====== Given data
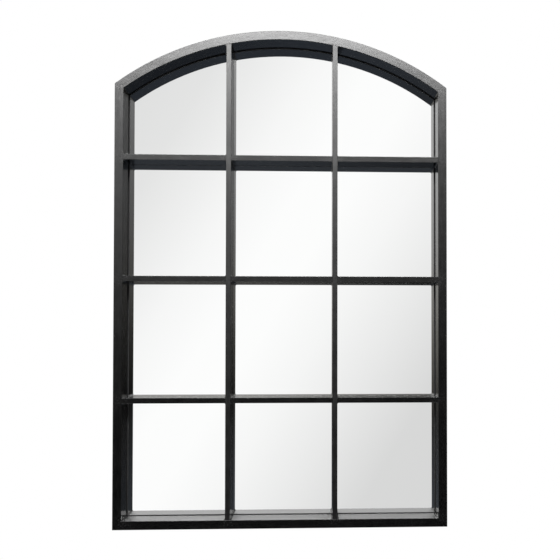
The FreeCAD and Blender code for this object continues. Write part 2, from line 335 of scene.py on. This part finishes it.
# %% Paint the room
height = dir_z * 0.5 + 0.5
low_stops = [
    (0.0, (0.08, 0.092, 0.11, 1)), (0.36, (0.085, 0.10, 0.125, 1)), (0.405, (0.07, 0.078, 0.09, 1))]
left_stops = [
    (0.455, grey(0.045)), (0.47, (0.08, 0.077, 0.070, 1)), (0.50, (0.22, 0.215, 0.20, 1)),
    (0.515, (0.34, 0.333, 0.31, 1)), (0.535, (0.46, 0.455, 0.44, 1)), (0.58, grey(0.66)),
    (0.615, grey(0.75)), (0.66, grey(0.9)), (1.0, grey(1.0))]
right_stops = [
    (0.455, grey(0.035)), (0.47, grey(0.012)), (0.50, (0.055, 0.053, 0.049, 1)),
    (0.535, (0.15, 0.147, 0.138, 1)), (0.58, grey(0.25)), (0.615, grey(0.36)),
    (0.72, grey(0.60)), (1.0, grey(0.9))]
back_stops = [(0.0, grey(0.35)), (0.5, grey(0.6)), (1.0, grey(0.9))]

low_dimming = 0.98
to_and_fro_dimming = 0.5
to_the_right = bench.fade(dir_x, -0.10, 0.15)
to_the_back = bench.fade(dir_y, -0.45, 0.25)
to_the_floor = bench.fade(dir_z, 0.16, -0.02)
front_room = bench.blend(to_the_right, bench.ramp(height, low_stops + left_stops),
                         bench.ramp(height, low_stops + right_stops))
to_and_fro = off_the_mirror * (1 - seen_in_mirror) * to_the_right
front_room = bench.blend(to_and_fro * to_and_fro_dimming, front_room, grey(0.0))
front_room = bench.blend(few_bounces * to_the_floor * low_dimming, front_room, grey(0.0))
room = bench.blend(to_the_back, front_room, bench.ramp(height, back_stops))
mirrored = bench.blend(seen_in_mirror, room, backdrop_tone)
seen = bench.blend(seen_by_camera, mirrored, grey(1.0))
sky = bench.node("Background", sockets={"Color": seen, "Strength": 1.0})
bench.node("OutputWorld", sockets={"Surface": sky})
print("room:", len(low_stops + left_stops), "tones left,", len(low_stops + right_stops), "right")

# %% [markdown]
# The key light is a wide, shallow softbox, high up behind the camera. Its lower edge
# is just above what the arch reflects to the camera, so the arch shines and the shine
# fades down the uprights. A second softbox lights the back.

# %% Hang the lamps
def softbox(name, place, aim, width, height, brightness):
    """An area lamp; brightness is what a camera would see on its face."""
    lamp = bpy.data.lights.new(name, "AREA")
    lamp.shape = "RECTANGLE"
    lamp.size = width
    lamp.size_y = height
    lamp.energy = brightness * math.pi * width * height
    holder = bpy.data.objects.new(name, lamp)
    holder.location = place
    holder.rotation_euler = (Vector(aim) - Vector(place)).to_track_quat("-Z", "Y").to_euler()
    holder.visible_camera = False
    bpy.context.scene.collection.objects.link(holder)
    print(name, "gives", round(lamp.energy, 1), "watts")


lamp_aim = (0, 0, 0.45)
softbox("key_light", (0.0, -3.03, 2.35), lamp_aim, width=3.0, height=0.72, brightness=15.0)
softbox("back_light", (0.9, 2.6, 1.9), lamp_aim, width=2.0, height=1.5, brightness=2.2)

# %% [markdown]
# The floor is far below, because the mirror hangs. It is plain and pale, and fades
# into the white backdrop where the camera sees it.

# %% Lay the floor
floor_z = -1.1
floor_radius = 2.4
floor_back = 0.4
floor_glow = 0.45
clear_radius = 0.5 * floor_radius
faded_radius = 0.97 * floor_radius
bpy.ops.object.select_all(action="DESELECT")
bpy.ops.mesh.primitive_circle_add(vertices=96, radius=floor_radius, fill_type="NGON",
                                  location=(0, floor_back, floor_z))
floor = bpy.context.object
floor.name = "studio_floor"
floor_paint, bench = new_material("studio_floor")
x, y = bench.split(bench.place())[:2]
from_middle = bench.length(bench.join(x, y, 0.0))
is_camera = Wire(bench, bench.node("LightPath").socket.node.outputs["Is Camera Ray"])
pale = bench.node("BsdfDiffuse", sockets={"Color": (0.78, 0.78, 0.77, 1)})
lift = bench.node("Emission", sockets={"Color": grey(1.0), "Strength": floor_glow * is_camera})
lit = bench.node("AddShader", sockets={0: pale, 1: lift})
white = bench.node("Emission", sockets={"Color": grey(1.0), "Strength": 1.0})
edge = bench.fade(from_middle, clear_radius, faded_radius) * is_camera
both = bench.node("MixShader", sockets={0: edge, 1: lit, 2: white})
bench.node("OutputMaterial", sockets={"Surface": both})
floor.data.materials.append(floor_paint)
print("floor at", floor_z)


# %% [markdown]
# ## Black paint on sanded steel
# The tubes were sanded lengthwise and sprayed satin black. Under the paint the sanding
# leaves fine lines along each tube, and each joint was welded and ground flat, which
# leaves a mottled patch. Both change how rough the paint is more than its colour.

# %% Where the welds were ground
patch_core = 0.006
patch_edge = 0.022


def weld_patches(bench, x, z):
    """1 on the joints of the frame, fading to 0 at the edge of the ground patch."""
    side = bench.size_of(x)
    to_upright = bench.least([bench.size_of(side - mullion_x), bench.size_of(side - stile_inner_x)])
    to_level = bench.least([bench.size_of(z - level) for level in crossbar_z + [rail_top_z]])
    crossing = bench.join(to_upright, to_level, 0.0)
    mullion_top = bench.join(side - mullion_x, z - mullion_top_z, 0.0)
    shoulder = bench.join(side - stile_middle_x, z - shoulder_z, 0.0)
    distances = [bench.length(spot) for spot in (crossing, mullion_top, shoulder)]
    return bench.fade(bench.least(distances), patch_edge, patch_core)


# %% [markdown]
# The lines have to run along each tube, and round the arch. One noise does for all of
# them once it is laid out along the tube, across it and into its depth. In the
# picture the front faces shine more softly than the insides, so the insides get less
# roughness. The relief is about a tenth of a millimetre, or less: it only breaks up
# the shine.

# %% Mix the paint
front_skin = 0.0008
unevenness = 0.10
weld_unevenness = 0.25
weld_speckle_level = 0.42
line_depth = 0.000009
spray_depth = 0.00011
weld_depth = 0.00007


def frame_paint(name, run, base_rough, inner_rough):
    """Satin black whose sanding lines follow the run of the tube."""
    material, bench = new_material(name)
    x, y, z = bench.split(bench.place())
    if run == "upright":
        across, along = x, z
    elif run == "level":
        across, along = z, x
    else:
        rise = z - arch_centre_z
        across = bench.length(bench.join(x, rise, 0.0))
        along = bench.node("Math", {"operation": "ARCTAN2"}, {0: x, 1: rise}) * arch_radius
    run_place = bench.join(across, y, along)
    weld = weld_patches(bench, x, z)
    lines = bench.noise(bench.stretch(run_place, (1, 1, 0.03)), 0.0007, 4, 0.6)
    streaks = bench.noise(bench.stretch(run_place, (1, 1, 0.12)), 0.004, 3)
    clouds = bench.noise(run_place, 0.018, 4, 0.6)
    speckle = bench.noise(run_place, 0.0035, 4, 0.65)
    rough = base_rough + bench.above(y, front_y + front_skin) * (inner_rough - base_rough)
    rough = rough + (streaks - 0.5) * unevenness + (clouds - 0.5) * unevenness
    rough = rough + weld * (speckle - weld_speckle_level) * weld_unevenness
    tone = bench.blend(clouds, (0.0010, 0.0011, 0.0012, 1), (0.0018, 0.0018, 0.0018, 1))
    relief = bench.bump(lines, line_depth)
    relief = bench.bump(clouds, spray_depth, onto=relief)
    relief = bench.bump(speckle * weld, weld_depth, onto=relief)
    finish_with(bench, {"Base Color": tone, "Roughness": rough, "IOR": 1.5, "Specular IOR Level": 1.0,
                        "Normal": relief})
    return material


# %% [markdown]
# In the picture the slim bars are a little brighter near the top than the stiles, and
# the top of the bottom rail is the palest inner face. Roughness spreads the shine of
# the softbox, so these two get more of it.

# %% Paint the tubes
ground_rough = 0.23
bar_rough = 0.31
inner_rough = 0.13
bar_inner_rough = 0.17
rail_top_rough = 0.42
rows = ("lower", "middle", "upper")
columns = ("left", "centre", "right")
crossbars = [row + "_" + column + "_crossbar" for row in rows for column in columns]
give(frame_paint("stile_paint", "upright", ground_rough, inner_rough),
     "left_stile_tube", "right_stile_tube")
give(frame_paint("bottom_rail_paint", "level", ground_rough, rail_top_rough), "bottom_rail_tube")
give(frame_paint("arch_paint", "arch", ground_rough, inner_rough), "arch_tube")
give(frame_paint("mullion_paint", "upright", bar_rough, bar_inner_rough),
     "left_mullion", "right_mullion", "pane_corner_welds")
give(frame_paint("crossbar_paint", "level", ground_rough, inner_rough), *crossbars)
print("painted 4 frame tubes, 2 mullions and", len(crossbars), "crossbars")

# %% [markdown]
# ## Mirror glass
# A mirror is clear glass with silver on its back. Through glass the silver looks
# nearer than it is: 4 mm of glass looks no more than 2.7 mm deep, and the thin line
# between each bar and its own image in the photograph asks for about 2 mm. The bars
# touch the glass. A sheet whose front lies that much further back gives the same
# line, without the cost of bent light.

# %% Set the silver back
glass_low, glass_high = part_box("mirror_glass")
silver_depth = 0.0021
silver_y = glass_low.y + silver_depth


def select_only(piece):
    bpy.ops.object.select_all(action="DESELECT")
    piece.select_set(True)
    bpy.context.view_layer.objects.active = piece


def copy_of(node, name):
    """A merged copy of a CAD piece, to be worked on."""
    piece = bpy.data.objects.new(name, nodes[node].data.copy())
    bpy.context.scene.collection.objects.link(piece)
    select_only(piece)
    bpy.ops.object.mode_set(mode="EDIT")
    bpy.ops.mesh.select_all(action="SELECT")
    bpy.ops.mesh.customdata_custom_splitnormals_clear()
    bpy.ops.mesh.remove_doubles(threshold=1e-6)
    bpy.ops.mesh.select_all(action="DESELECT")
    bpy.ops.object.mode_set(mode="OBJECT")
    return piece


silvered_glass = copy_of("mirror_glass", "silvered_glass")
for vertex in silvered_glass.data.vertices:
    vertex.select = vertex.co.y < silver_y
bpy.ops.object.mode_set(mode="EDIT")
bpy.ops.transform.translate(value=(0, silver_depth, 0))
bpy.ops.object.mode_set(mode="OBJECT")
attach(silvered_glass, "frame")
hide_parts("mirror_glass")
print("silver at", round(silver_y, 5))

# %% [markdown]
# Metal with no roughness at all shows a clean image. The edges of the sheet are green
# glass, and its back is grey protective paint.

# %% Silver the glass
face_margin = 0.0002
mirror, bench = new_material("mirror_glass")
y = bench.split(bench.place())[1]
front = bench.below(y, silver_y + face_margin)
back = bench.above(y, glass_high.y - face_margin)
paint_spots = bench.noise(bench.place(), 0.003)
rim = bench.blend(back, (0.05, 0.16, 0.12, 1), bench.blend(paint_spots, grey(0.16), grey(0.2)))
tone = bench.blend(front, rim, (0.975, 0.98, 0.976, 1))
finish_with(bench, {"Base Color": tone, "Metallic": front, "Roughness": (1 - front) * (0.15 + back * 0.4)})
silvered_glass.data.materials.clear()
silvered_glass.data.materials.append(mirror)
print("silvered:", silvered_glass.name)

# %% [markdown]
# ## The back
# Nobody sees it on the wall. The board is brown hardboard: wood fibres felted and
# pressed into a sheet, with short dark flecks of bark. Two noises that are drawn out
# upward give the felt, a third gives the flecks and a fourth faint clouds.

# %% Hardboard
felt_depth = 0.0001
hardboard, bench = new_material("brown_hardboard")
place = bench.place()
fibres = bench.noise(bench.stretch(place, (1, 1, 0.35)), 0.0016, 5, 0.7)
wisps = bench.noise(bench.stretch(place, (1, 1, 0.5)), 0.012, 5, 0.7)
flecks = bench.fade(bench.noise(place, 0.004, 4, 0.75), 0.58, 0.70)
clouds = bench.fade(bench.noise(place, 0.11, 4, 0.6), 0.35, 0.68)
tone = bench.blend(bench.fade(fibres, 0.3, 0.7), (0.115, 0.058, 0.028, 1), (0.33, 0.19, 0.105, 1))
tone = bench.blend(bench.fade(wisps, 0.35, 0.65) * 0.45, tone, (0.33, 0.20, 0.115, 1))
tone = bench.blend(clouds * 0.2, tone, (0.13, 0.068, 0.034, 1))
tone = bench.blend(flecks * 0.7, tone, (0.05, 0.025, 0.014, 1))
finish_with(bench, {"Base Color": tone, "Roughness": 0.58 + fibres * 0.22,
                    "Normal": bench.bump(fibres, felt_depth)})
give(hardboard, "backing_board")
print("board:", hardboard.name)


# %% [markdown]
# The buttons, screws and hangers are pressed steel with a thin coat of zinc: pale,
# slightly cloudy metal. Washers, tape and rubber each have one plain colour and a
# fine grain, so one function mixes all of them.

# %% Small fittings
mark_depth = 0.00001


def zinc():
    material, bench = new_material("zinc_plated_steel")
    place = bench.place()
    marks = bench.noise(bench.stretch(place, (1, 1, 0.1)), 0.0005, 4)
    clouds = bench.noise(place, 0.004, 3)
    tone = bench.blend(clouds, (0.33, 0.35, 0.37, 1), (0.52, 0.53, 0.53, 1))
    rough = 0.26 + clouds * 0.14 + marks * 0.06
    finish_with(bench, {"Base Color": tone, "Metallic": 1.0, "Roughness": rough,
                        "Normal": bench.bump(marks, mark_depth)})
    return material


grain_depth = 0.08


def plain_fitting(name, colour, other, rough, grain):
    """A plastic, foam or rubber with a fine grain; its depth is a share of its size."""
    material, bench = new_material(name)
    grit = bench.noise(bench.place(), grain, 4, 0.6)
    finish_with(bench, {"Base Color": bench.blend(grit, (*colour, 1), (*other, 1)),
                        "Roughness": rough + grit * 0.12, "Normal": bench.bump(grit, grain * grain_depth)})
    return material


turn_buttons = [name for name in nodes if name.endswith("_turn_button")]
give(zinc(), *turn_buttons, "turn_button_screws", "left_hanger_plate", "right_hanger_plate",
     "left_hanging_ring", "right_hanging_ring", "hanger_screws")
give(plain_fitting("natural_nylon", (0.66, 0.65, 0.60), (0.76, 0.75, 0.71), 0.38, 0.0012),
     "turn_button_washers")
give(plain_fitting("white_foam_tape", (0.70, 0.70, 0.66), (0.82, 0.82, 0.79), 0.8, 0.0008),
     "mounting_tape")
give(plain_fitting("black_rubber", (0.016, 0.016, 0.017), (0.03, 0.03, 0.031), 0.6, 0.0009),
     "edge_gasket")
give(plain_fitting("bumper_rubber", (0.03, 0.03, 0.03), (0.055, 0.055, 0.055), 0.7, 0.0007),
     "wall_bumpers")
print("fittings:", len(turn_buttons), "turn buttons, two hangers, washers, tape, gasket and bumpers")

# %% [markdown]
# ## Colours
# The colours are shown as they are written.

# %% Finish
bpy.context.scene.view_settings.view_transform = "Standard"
============
▸ What to work on
Among the lines of the listing, how many hold the string "scene"? Respond with only the number.

▸ Exercise answer
4